By this time methinks my young friend is saying, “These are some of my feelings; but I am such a poor, bewildered, strange creature that I cannot describe all my feelings, nor do I think any one else can.”
Well, my dear friend, if the above is your case, the Lord has begun to make you wise; and eternal truth has said, “The wise shall inherit glory.” May you never, my dear friend, give up the point till the Lord is graciously pleased to say unto your soul, “I am thy salvation.” “The Lord is nigh unto all them that call upon him, to all that call upon him in truth. He will fulfill the desire of them that fear him; he also will hear their cry, and will save them.” Do you say,” I do cry, and cry again, and yet the Lord does not answer me?” Remember, my dear friend, how often you sinned, and sinned again, and yet the Lord did not visit you with deserved wrath. And shall we be weary of crying for mercy, and waiting the Lord’s time to manifest it? He may appear to bear long, but, “shall not God avenge his own elect, who cry day and night unto him, though he bear long with them? I tell you that he will avenge them speedily.” Thus, my dear young friend, you see that God’s elect have to cry day and night, and sometimes the Lord appears not to regard them; but in the end he does send deliverance: “For the vision is yet for an appointed time, but at the end it shall speak, and not lie; though it tarry, wait for it; because it will surely come, it will not tarry.” May you go on, my dear friend, breathing after the sweet power, presence, and love of the Lord Jesus Christ, for you shall not cry and wait in vain.
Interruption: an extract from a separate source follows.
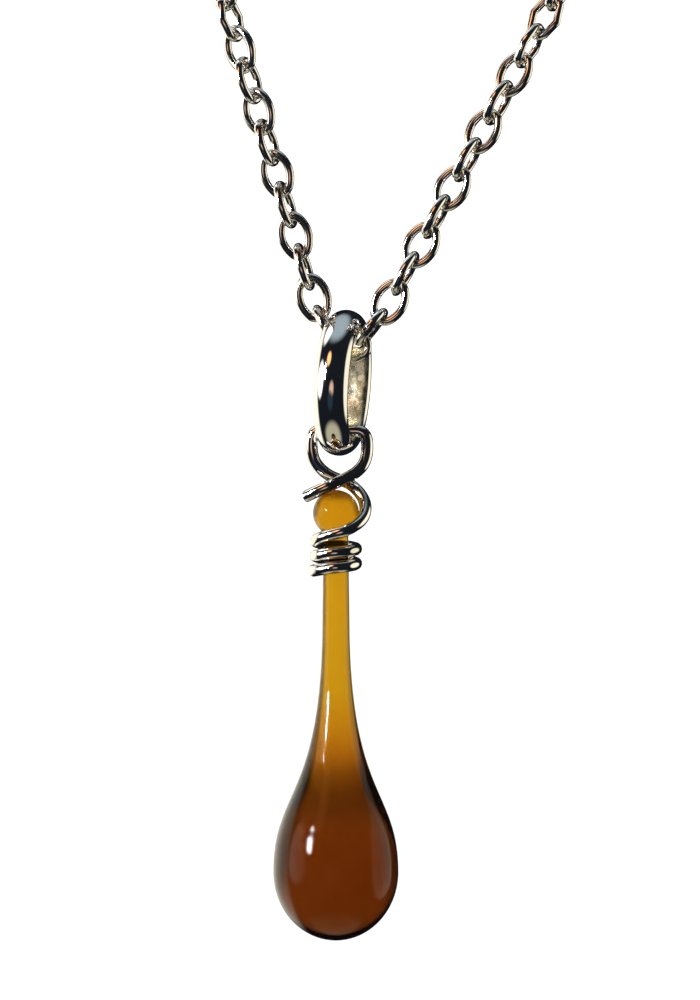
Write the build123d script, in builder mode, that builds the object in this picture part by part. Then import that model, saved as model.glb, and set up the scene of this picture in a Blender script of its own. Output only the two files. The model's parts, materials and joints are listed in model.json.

He will come and call you his love, his dove, his fair one; and enable you to say, “This is my Beloved, and this is my Friend.”—Oct. 11, 1838.
William Gadsby (1773-1844) was a Strict and Particular Baptist preacher, writer and philanthropist. John Hazelton wrote of him—
“[Gadsby’s] labours extended to well-nigh every part of the country, and who by his sermons, hymns, and other writings, exerted a wide spiritual influence, and his interest in the poor and needy in Lancashire and elsewhere rendered his public advocacy of their cause of great value. In him we have a man of eminent public spirit, as well as of originality and spiritual force…The first time he preached was in 1798, in an upper room in a yard at Bedworth, from the words, "Unto you therefore which believe, He is precious." His Hymn Book, now so widely known, was first published in 1814, his desire being "to have a selection of hymns free from Arminianism and sound in the faith, that the Church might be edified and God glorified.” He removed to Manchester in 1805, and while over the Church there he travelled over 60,000 miles and preached nearly 12,000 sermons.”